After a hearing an order was entered, denying the relator, respondent, any relief and remanding the child to the care and custody of the respondent, appellant, subject to the further order of the court.

So far as appears the petitioner, respondent, neither appealed from that decision nor made any further application to the Maryland court for modification or other relief.

On June 18, 1935, the petitioner, respondent, applied to the Supreme Court, New York county, for a writ of habeas corpus on a petition in which she did not disclose the Maryland proceedings.

This writ was returnable June twenty-seventh at ten A. M. It was served on the respondent, appellant, in the afternoon of the previous day. On the return date he obtained an adjournment to July fifth upon his stipulation that the child would be produced in court on the adjourned date. He failed to comply and a further adjournment to July ninth was procured.

In the meantime, however, and on July 5, 1935, on petition of the respondent, appellant’s sister, the Maryland court made a further order enjoining the husband from producing the child before the Supreme Court in this State. The petition in the Maryland court set forth the pendency of the habeas corpus proceedings in this jurisdiction, and likewise disclosed the stipulation of the husband agreeing to produce the child.

On July ninth the respondent, appellant, attended with counsel. The Special Term was inclined to the view that it was bound by the adjudication of the Maryland court. However, it adjourned the proceedings to July fifteenth, with a view to a possible reconciliation or other adjustment. Failing in this, the Special Term sustained the writ but adjourned the proceeding to July twenty-fifth, directing that if the child were not produced on said date the respondent, appellant, be committed for contempt. The child not having been produced on the last mentioned date, and there being no appearance, the Special Term unqualifiedly and unconditionally granted the writ and awarded the custody of the child to the petitioner without any provision for a right of visitation on the part of the respondent, appellant. Leave to vacate the order upon his producing the child in court was granted. The respondent, appellant, was also held in contempt.

In our opinion the order appealed from was erroneous in sustaining the writ and in adjudging the respondent, appellant, in contempt. The determination of the Maryland court was res judicata and entitled to recognition in this State. (Matter of Standish, 197 App. Div. 176; affd., 233 N. Y. 689.)

As already appears, the Maryland proceedings were instituted by the petitioner, respondent. She neither appealed from the determination nor made other application for further relief. The Maryland proceedings were had at a time when husband, wife and child had been residing together in that State, and the court there had full power to award custody. (May v. May, 233 App. Div. 519.)

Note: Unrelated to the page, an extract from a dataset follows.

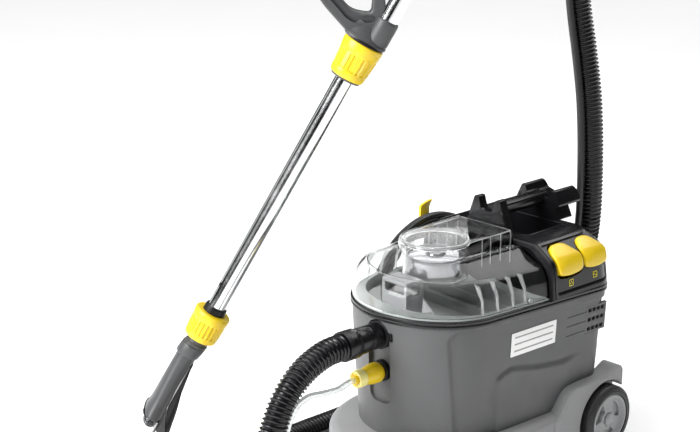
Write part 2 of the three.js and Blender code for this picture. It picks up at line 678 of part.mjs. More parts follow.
const LEAD_START_ROUTE = route([
  [168, 152, 193.7], [168, 152, 184], [168.5, 153.5, 170], [167, 160, 148], [159, 168, 127],
  [147, 175, 111], [140, 178, 105.5],
]);
addPiece(machine, "lead_start", tubeThrough(LEAD_START_ROUTE, LEAD_RADIUS, 8, 12), BLACK);

const PLUG_X = 19;
const PLUG_Y = 180;
const PLUG_Z = 190;
const LEAD_TAIL_ROUTE = route([
  [46, 180, 126], [34, 180, 141], [25, 180, 158], [20, 180, 175], [PLUG_X, PLUG_Y, PLUG_Z - GAP],
]);
addPiece(machine, "lead_tail", tubeThrough(LEAD_TAIL_ROUTE, LEAD_RADIUS, 8, 6), BLACK);

function makePlug() {
  const profile = [[0, 0], [5.5, 0], [8, 16], [16, 24], [17, 30], [17, 50], [0, 50]];
  const body = turned(profile, "z", [PLUG_X, PLUG_Y, PLUG_Z], 16);
  const pins = [-9.5, 9.5].map((y) => rod(2.4, 48, 69, "z", [PLUG_X, PLUG_Y + y, PLUG_Z], 12));
  return joined(body, ...pins);
}
addPiece(machine, "mains_plug", makePlug(), BLACK);

// ---------------------------------------------------------------- wand
const wand = new THREE.Group();
wand.position.copy(WAND_FOOT);
wand.quaternion.setFromRotationMatrix(new THREE.Matrix4().makeBasis(
  new THREE.Vector3(Math.cos(WAND_TILT) * Math.cos(WAND_HEADING),
    -Math.cos(WAND_TILT) * Math.sin(WAND_HEADING), -Math.sin(WAND_TILT)),
  new THREE.Vector3(Math.sin(WAND_HEADING), Math.cos(WAND_HEADING), 0),
  new THREE.Vector3(Math.sin(WAND_TILT) * Math.cos(WAND_HEADING),
    -Math.sin(WAND_TILT) * Math.sin(WAND_HEADING), Math.cos(WAND_TILT)),
));
group.add(wand);

// A rounded section across the wand, `s` along it; `skew` tips the ring down to the floor plane.
function wandRing(s, middleX, halfX, halfY, skew = 0, count = 16) {
  const ring = [];
  for (let i = 0; i < count; i += 1) {
    const angle = (i / count) * 2 * Math.PI;
    const round = 0.7;
    const x = middleX + halfX * Math.sign(Math.cos(angle)) * Math.abs(Math.cos(angle)) ** round;
    const y = halfY * Math.sign(Math.sin(angle)) * Math.abs(Math.sin(angle)) ** round;
    ring.push(new THREE.Vector3(x, y, s + skew * x * Math.tan(WAND_TILT)));
  }
  return ring;
}

function makeFloorHead() {
  const outer = [[0, 0, 10, 115, 1], [22, -2, 11, 112, 0.6], [118, -6, 13, 40, 0]];
  const inner = [[-8, 0, 6, 109, 1], [22, -2, 7, 106, 0.6], [122, -6, 9, 34, 0]];
  return cut(...[outer, inner].map((rings) => loft(rings.map((ring) => wandRing(...ring, 20)))));
}
addPiece(wand, "floor_head", makeFloorHead(), CLEAR);

function makeNeck() {
  const sleeve = loft([wandRing(119, -6, 16, 44), wandRing(150, -6, 15, 34), wandRing(225, -6, 15, 20),
    wandRing(262, -2, 14, 16)]);
  const socket = turned([[0, 255], [14, 255], [16, 275], [24, 283], [24, 326], [0, 326]], "z", [0, 0, 0], 20);
  const duct = loft([wandRing(110, -6, 11, 38), wandRing(150, -6, 10, 28), wandRing(225, -6, 10, 15),
    wandRing(268, 0, 10, 11)]);
  const bore = rod(TUBE_RADIUS + GAP, 290, 340, "z");
  const link = rod(10, 255, 300, "z");
  const sprayBore = rod(SPRAY_TUBE_RADIUS + GAP, 282, 340, "z", [SPRAY_TUBE_X, SPRAY_TUBE_Y, 0], 12);
  const tongue = slabXZ([[4, 150], [9.4, 137], [26, 102.8], [26.4, 90], [21, 88], [10, 104], [8.4, 119.2],
    [4, 121]], -12, 12);
  return cut(joined(sleeve, socket, tongue), duct, bore, link, sprayBore);
}
addPiece(wand, "nozzle_neck", makeNeck(), LIGHT_GREY);

const CARRIER_OUTLINE = [[10.6, 227], [12.6, 227], [13.4, 207], [17.2, 180], [25.8, 146], [32, 106], [39, 78],
  [40, 66], [26, 64], [27, 90], [26.6, 103.4], [10.6, 138]];
function makeSprayCarrier() {
  const body = slabXZ(CARRIER_OUTLINE, -10, 10);
  const tipBore = rod(5 + GAP, 50, 78, "z", [33, 0, 0], 16);
  return cut(body, tipBore);
}
addPiece(wand, "spray_carrier", makeSprayCarrier(), BLACK);
addPiece(wand, "spray_tip", turned([[0, 52], [2, 52], [7, 60], [7, 63.7], [5, 63.7], [5, 76], [0, 76]], "z",
  [33, 0, 0], 16), YELLOW);

addPiece(wand, "lower_tube", pipe(TUBE_RADIUS, TUBE_RADIUS - TUBE_WALL, 291, 789, "z"), STEEL);
addPiece(wand, "lower_nut", pipe(29, 24.5, LOWER_NUT_AT + 4, LOWER_NUT_AT + 44, "z", [0, 0, 0], 24), YELLOW);
addPiece(wand, "upper_nut", pipe(32, 24.5, UPPER_NUT_AT, UPPER_NUT_AT + 58, "z", [0, 0, 0], 24), YELLOW);
addPiece(wand, "spray_tube", rod(SPRAY_TUBE_RADIUS, 283, 1036, "z", [SPRAY_TUBE_X, SPRAY_TUBE_Y, 0], 12), STEEL);

// The stirrup's upright loop, as (across, up) from its foot.
const STIRRUP_OUTLINE = [[-4, -20.5], [-45, 26], [-62, 62], [-68, 100], [-60, 135], [-38, 152], [30, 152],
  [49, 138], [53, 100], [52, 26], [54, 2], [30, -20]];
const STIRRUP_WINDOW = [[-12, 27], [0, 14], [16, 9], [31, 8], [33, 26], [34, 100], [28, 126], [14, 134],
  [-26, 134], [-42, 122], [-48, 98], [-40, 64]];

function makeStirrup() {
  const core = rod(24, UPPER_NUT_AT - 3, 812, "z", [0, 0, 0], 20);
  const base = loft([wandRing(809.5, -2, 36, 27), wandRing(840, -6, 40, 27), wandRing(856, -2, 36, 25)]);
  const loopShape = new THREE.Shape(STIRRUP_OUTLINE.map(([x, z]) => new THREE.Vector2(x, z)));
  loopShape.holes.push(new THREE.Path(STIRRUP_WINDOW.map(([x, z]) => new THREE.Vector2(x, z))));
  const loopGeometry = new THREE.ExtrudeGeometry(loopShape, { depth: 24, bevelEnabled: false });
  loopGeometry.rotateX(Math.PI / 2);
  loopGeometry.translate(0, 12, 0);
  loopGeometry.rotateY(-WAND_TILT);
  loopGeometry.translate(-38, 0, 832);
  const lowerBore = rod(TUBE_RADIUS + GAP, 700, 790, "z");
  const upperBore = rod(TUBE_RADIUS + GAP, 820, 900, "z", [UPPER_TUBE_X, UPPER_TUBE_Y, 0]);
  const link = rod(9, 780, 830, "z", [5, 0, 0]);
  const sprayBore = rod(SPRAY_TUBE_RADIUS + GAP, 700, 900, "z", [SPRAY_TUBE_X, SPRAY_TUBE_Y, 0], 12);
  const clearance = rod(TUBE_RADIUS + 1, 856, 1100, "z", [UPPER_TUBE_X, UPPER_TUBE_Y, 0]);
  return cut(joined(core, base, solid(loopGeometry)), lowerBore, upperBore, link, sprayBore, clearance);
}
addPiece(wand, "stirrup_handle", makeStirrup(), LIGHT_GREY);

const upperTube = pipe(TUBE_RADIUS, TUBE_RADIUS - TUBE_WALL, 821, 1052, "z", [UPPER_TUBE_X, UPPER_TUBE_Y, 0]);
addPiece(wand, "upper_tube", upperTube, STEEL);

function makeGrip() {
  const middle = UPPER_TUBE_X;
  const body = loft([wandRing(GRIP_AT, middle, 22, 26), wandRing(GRIP_AT + 12, middle, 26, 27),
    wandRing(GRIP_AT + 40, middle, 22, 22), wandRing(GRIP_AT + 95, middle, 20, 21),
    wandRing(GRIP_END, middle, 25, 25)]);
  const guardOutline = [[30, GRIP_AT + 2], [62, GRIP_AT + 8], [70, GRIP_AT + 20], [66, GRIP_AT + 92],
    [54, GRIP_AT + 104], [30, GRIP_AT + 106], [30, GRIP_AT + 96], [50, GRIP_AT + 92], [58, GRIP_AT + 84],
    [60, GRIP_AT + 26], [54, GRIP_AT + 18], [30, GRIP_AT + 14]];
  const guard = slabXZ(guardOutline, -9, 9);
  const bore = rod(TUBE_RADIUS + GAP, GRIP_AT - 10, GRIP_AT + 13, "z", [UPPER_TUBE_X, UPPER_TUBE_Y, 0]);
  const link = rod(11, GRIP_AT, GRIP_END + 10, "z", [middle, -2, 0]);
  const end = rod(19.8, GRIP_END - 12, GRIP_END + 10, "z", [middle, 0, 0]);
  const triggerSlot = box([20, -5.5, GRIP_AT + 22], [45, 5.5, GRIP_AT + 84]);
  return cut(joined(body, guard), bore, link, end, triggerSlot);
}
addPiece(wand, "trigger_grip", makeGrip(), GREY);

const triggerOutline = [[28, GRIP_AT + 24], [36, GRIP_AT + 23], [48, GRIP_AT + 40], [49, GRIP_AT + 66],
  [44, GRIP_AT + 80], [41, GRIP_AT + 64], [36, GRIP_AT + 40]];
addPiece(wand, "trigger", slabXZ(triggerOutline, -5, 5), YELLOW);

const endCuff = turned([[14, GRIP_END - 11.5], [19, GRIP_END - 11.5], [19, GRIP_END + 0.5], [23.5, GRIP_END + 2],
  [23.5, GRIP_END + 40], [14, GRIP_END + 40], [14, GRIP_END - 11.5]], "z", [UPPER_TUBE_X, 0, 0], 20);
addPiece(wand, "hose_cuff", endCuff, BLACK);

// ---------------------------------------------------------------- hoses
// The suction hose, from the cuff at the top of the wand, over and down behind the machine,
// along the floor on the far side and round the nose, up to the cuff in the suction port.
const HOSE_ROUTE = route([
  [-14.1, -76.1, 1034.3], [-7.2, -82.7, 1051.8], [1.6, -91, 1073.7], [36, -110, 1138],
  [90, -98, 1178], [150, -68, 1190],
  [208, -32, 1165], [252, 0, 1110], [280, 22, 1030], [296, 32, 930], [303, 30, 830], [307, 24, 730],
  [315, 12, 645], [320, 0, 560], [321, -8, 450], [321, -8, 345], [325, 8, 260], [332, 28, 170],
  [338, 54, 98], [333, 98, 46], [313, 153, 23], [268, 197, 21.5], [200, 209, 21.5], [120, 209, 21.5],
  [20, 209, 21.5], [-80, 209, 21.5], [-180, 209, 21.5], [-268, 195, 21.5], [-338, 158, 21.5],
  [-382, 104, 26], [-402, 52, 52], [-408, 16, 104], [-402, 2, 160], [-381, 0, 209], [-343, 0, 246],
  [-306, 0, 262], [-284, 0, PORT_Z], [-273, 0, PORT_Z], [CUFF_END_X - GAP, 0, PORT_Z],
]);
addPiece(machine, "suction_hose", tubeThrough(HOSE_ROUTE, HOSE_RADIUS, 8, 72), BLACK);

// The spray line's sheath follows it on the side that faces the machine.
function insideOf(point, tangent) {
  const centre = new THREE.Vector3(point.x * 0.3, 0, Math.min(point.z, 900));
  const towards = centre.sub(point);
  towards.addScaledVector(tangent, -towards.dot(tangent));
  return towards.normalize();
}

const SHEATH_END_SHARE = 0.925;  // share of the hose's length at which the sheath ends
const SHEATH_POINTS = 60;
const hoseCurve = new THREE.CatmullRomCurve3(HOSE_ROUTE, false, "centripetal");
const SHEATH_ROUTE = [];
for (let i = 0; i <= SHEATH_POINTS; i += 1) {
  const share = 0.002 + (SHEATH_END_SHARE - 0.002) * (i / SHEATH_POINTS);
  const point = hoseCurve.getPointAt(share);
  SHEATH_ROUTE.push(point.addScaledVector(insideOf(point, hoseCurve.getTangentAt(share)), SHEATH_OFFSET));
}
addPiece(machine, "spray_sheath", tubeThrough(SHEATH_ROUTE, SHEATH_RADIUS, 8, 72), BLACK);

// The clear water hose, from the coupling to the sheath.
const WATER_ROUTE = route([
  [-200, 0, COUPLING_Z], [-225, 0, COUPLING_Z], [-245, 0, COUPLING_Z], [-268, 0, 200], [-300, 0, 202],
  [-330, 0, 205], [-353, 0, 196], [-367, 0, 177], [-373.8, 0.4, 158.3], [-375, 3.2, 145.6],
]);
addPiece(machine, "water_hose", tubeThrough(WATER_ROUTE, WATER_HOSE_RADIUS, 8, 20), CLEAR);

export default group;
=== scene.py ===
# Spot extractor: the looks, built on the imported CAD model.
# Shapes are written in the machine's own millimetres: -X the front with the hose port, +X the rear,
# -Y the side with the switches, +Z up. place() turns them into the model's metres.
import math

import bmesh
import bpy
import numpy as np
from mathutils import Matrix, Vector


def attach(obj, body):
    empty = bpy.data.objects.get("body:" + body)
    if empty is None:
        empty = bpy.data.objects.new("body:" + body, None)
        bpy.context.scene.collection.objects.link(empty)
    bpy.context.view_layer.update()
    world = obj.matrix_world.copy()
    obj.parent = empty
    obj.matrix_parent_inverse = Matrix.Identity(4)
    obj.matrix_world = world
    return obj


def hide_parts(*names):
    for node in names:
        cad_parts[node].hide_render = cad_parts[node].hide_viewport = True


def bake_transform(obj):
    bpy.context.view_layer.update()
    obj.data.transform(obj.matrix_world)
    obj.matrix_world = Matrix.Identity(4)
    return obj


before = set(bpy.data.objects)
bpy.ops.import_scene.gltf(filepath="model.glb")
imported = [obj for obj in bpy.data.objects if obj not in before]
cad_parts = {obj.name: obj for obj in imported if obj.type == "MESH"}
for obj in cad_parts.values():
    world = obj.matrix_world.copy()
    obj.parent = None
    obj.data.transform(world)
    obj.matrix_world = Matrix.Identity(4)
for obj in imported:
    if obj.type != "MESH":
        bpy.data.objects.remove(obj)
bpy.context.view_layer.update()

MM = 0.001
SHIFT = (132.04, -124.49, 0.0)


def place(point):
    return Vector(((point[0] + SHIFT[0]) * MM, (point[1] + SHIFT[1]) * MM, (point[2] + SHIFT[2]) * MM))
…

The determination there made was less than a year before the proceedings instituted in this jurisdiction. The record here discloses no such lapse of time or change of conditions, factual or legal, as would justify the courts of this State in reaching a determination contrary to that of the Maryland court.

True it is that the respondent, appellant, obtained an adjournment upon his personal promise to produce the child upon the adjourned date. However, he was already required to do that by the provisions of the mandate of the court already served upon him. While an inference might be drawn that he knew about the injunction procured in the Maryland court by his sister, the evidence is insufficient to justify such finding.

Furthermore, as already stated, the child was in the custody of the Maryland court and subject to its further order. That court of its own motion could have made the restraining order to effectuate its prior disposition of the child’s custody.

Under all the circumstances, therefore, we are of opinion that the respondent, appellant, sufficiently justified the non-production of the child. It was error, therefore, to sustain the writ and hold the appellant, respondent, in contempt.

It follows that the order appealed from should be reversed and the writ dismissed.

Martin, P. J., Townley, Glennon and Untermyer, JJ., concur.

Order granting relator’s motion for a writ of habeas corpus,' awarding custody of infant Alonzo Eugene Tull to the relator, and adjudging Honiss A. Tull guilty of contempt, unanimously ' reversed and the writ dismissed.